The shell script first activates the virtual environment containing the snakebids and denoise-fmri dependencies. Then it runs denoise-fmri on an existing fMRIPrep output directory and writes out the results to denoise_output. Since denoise-fmri is not a resource intense pipeline, the number of cores specified is 1, as indicated by -c1 at the end of the command. For a default regularSubmit job, you can increase the number of cores up to 8 (-c8).

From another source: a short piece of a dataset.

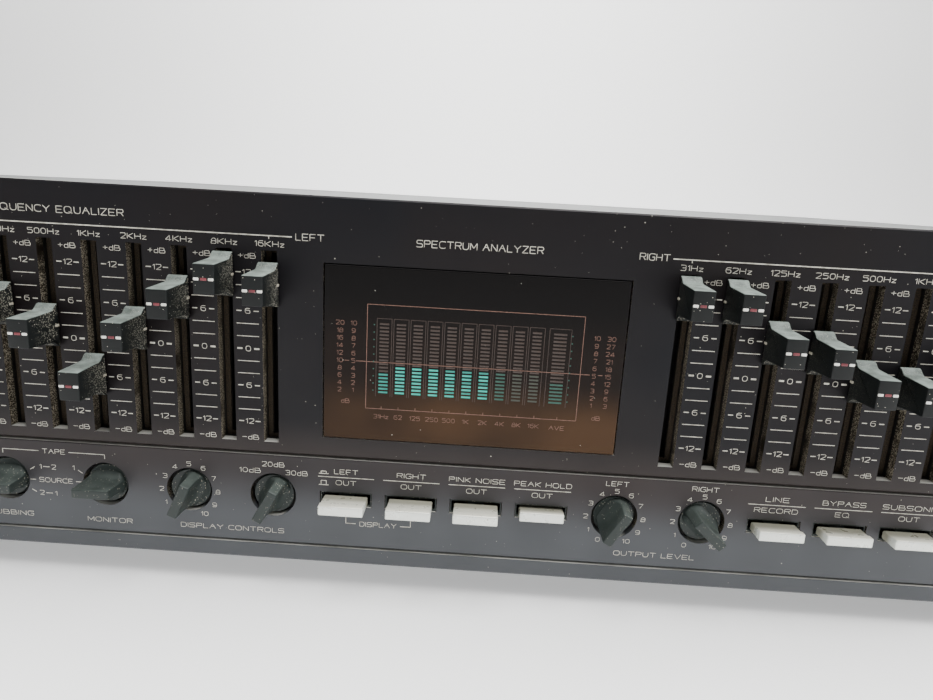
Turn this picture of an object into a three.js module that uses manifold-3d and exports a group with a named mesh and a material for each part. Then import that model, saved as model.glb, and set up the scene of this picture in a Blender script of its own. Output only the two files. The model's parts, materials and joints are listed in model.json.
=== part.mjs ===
// A ten-band stereo graphic equaliser with a spectrum display, built as its loose parts.
// Millimetres, +Z up.  The front looks along -Y, the floor is z = 0, and the origin is in the
// middle of the whole part's footprint.
import * as THREE from 'three';
import { mergeVertices } from 'three/addons/utils/BufferGeometryUtils.js';
import Module from 'manifold-3d';

const wasm = await Module();
wasm.setup();

// ---------------------------------------------------------------- driving dimensions
const WIDTH = 420;                  // front panel
const CASE_DEPTH = 260;             // face of the panel to the back of the rear panel
const FOOT_HEIGHT = 9;
const PANEL_HEIGHT = 113.6;
const PITCH = 13;                   // from one slider to the next
const BANDS = ['31hz', '62hz', '125hz', '250hz', '500hz', '1khz', '2khz', '4khz', '8khz', '16khz'];
const INNER_SLOT_X = 59.6;          // the slot of each bank that is nearest the middle
const SLOT_WIDTH = 4.5;
const SLOT_LENGTH = 57.8;
const SLOT_TOP_DROP = 16.1;         // from the panel's top edge to the slots
const TRAVEL = 22.5;                // of a slider, each way from 0 dB
const FULL_DB = 12;
const LEFT_DB = [11, 10, 7, 5, 2, -5.6, 2.3, 7.6, 11.6, 10.3];
const RIGHT_DB = [11.9, 11.8, 5.9, 4.8, 0.7, 0, 2.5, 6.5, 10.5, 9.5];
const UPPER_GROOVE_Z = 44.6;         // the two joints across the front
const LOWER_GROOVE_Z = 14.9;
const GROOVE = 0.4;
const CONTROL_Z = 31.3;             // row of knobs and buttons
const WINDOW_WIDTH = 88;
const WINDOW_TOP_DROP = 2.5;        // below the tops of the slots
const WINDOW_HEIGHT = 52.7;
const GAP = 0.3;                    // between neighbouring pieces
const SHEET = 1.2;                  // steel of the case
const OVERCUT = 1;                  // a cutter passes a face by this much

const KNOB_HOLE_RADIUS = 7.05;
const KNOB_RADIUS = 6.25;
const KNOB_SINK = 1.1;              // the disc's face lies this far behind the panel's face
const KNOB_HEIGHT = 8;              // the grip stands this far before the panel's face
// name, x, and the angle of the pointer, clockwise from straight up
const KNOBS = [
  ['knob_tape_dubbing', -143, 90],
  ['knob_tape_monitor', -111.8, -90],
  ['knob_display_level', -85.5, -156],
  ['knob_display_range', -59.3, -152],
  ['knob_output_left', 46.1, -150],
  ['knob_output_right', 72.7, 132],
];

const BUTTON_WIDTH = 13.4;
const BUTTON_THICKNESS = 3;
const BUTTON_HOLE_WIDTH = 16;
const BUTTON_HOLE_HEIGHT = 4.6;
const BUTTON_TRAVEL = 4.3;
// name, x, how far it stands before the panel when it is out, and whether it is latched in
const BUTTONS = [
  ['button_power', -176.6, 8.5, true],
  ['button_display_left', -36.7, 8.5, false],
  ['button_display_right', -16.6, 8.5, false],
  ['button_pink_noise', 3.5, 8.5, false],
  ['button_peak_hold', 23.6, 8.5, true],
  ['button_record', 94.6, 6.6, false],
  ['button_bypass', 114.6, 6.6, false],
  ['button_subsonic', 134.6, 6.6, false],
];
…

Before running the script through Compute Canada’s SLURM system, you will need to grant all users execute permission to the script. So, from whatever directory the script is stored in, run the following from the terminal prompt:

chmod a+x my_script.sh

Once you have created and saved your shell script and set the execute permissions, you can use regularSubmit contained in neuroglia-helpers (https://github.com/khanlab/neuroglia-helpers) to submit your script as a SLURM job to the queue.

regularSubmit /full/path/to/my_script.sh

regularSubmit will submit the snakebids app for a standard 8core/32G/24hr job.

Step 4b: Running on the CBS Server

Since the CBS server does not have a scheduler, you can run the commands directly from the terminal.

/full/path/to/cloned_repository/denoise_fmri/run.py /full/path/to/input /full/path/to/output participant -c1

Again we set the number of cores to 1 (-c1), however you can increase this to 4 (-c4) for CBS Basic and 12 for CBS Heavy (-c12).